It was spring 2007 when the BLIND ADAM
project started. I still remember the day when alsmost
like hypnotised I went to buy the wool yarn and then rushed
back home and started making it into knots.. But let's
start at the beginning.
I started working as a fashion editor in 1990. By ten
years time I hadmanaged to develop a successful career
in this field, working for the Greek editions of different
international magazines (Vogue Hellas, L'Officiel, Votre
Beaute, Esquire, Harper's Bazaar, Elle, In Style) as a
freelancer and established a good reputation. It was obvious
by now though that my eyesight problem called retinitis
pigmentosa (a genetic disease of the retina) was deteriorating
and that was starting to become frustrating. The reasons
were that aside from having to deal with working as a
fashion editor who doesn't see very well I also had to
deal with people's reaction to that. It was a crucial
period and I had to go through a lot of thinking about
my future in fashion. Restless as I am, I decided to continue.
Seven years later I had developed some new skills in
order to enable myself to continue working in fashion.

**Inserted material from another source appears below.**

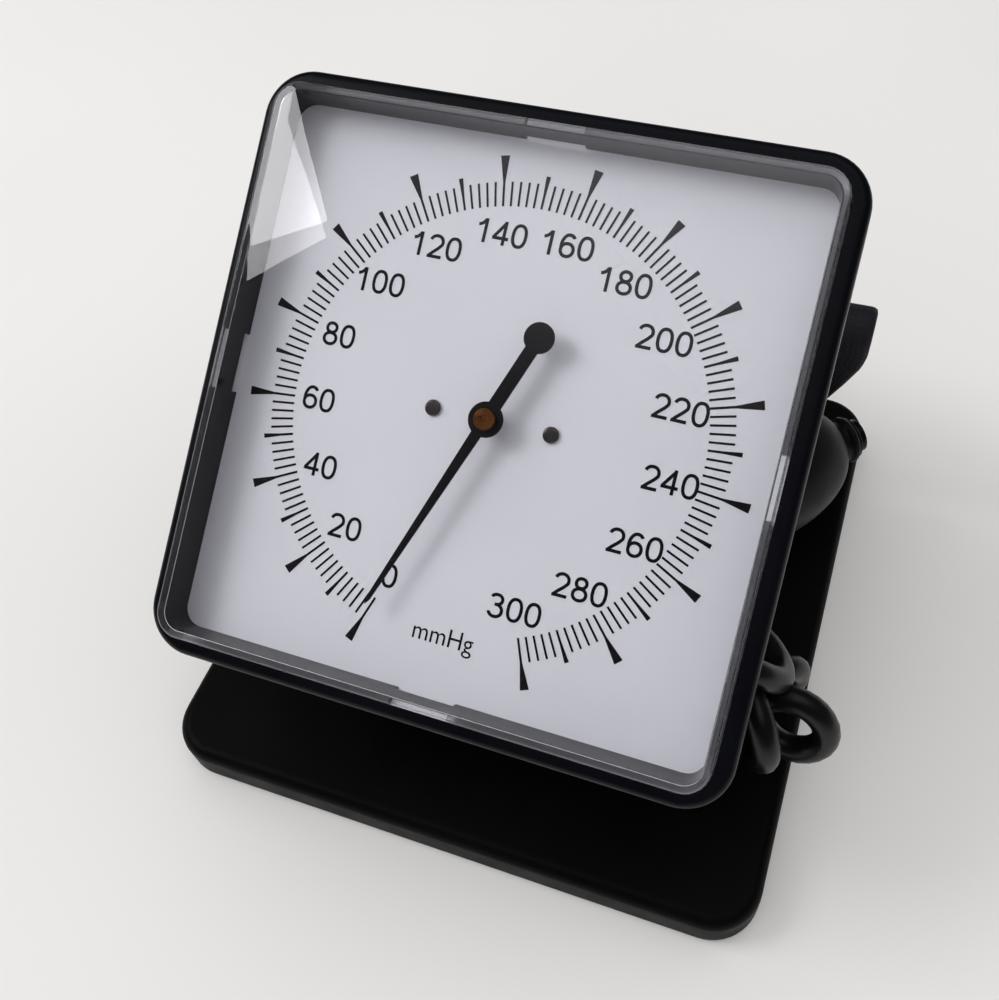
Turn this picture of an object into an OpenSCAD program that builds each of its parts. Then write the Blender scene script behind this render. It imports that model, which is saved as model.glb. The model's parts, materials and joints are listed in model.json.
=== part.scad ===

By then, it was easy for me to understand all about a
garment mostly by touching it. So I was intrigued once
more because my involvement with fashion always raised
issues about its' ephemeral mode,its' essence and its'
effect to society vs fundamental matters that have been
always puzzling mankind.
So, all of a sudden, it struck me and BLIND ADAM was
born.
I decided I would start this project where I would use
all my experience in fashion and also my studies on history
of art.
It was going to be a mixture of elements from my favorite
artists: Jean Cocteau's drawings, Giaccometti's sculptures
, DaVinci's studies on anatomy, Pollock's and Magritte's
paintings, Dali's surrealist ambiance, together with the
fairytale "the emperor's new clothes", the christian
myth of the first born and the Braille writing system
for the blind. All these influences crystallized into
the "invisible clothes".
These constructions that represent garments stripped to
their bare structure have a strong imposing presence which
in the same time can also look almost ghostly. Another
characteristic is that they look like manuscripts with
visible corrections on them and that they have a trompe
l' aeil 3dimensional effect.
BLIND ADAM represents a very personal part of me, a metaphorical
story telling presented in acts, like a theater play.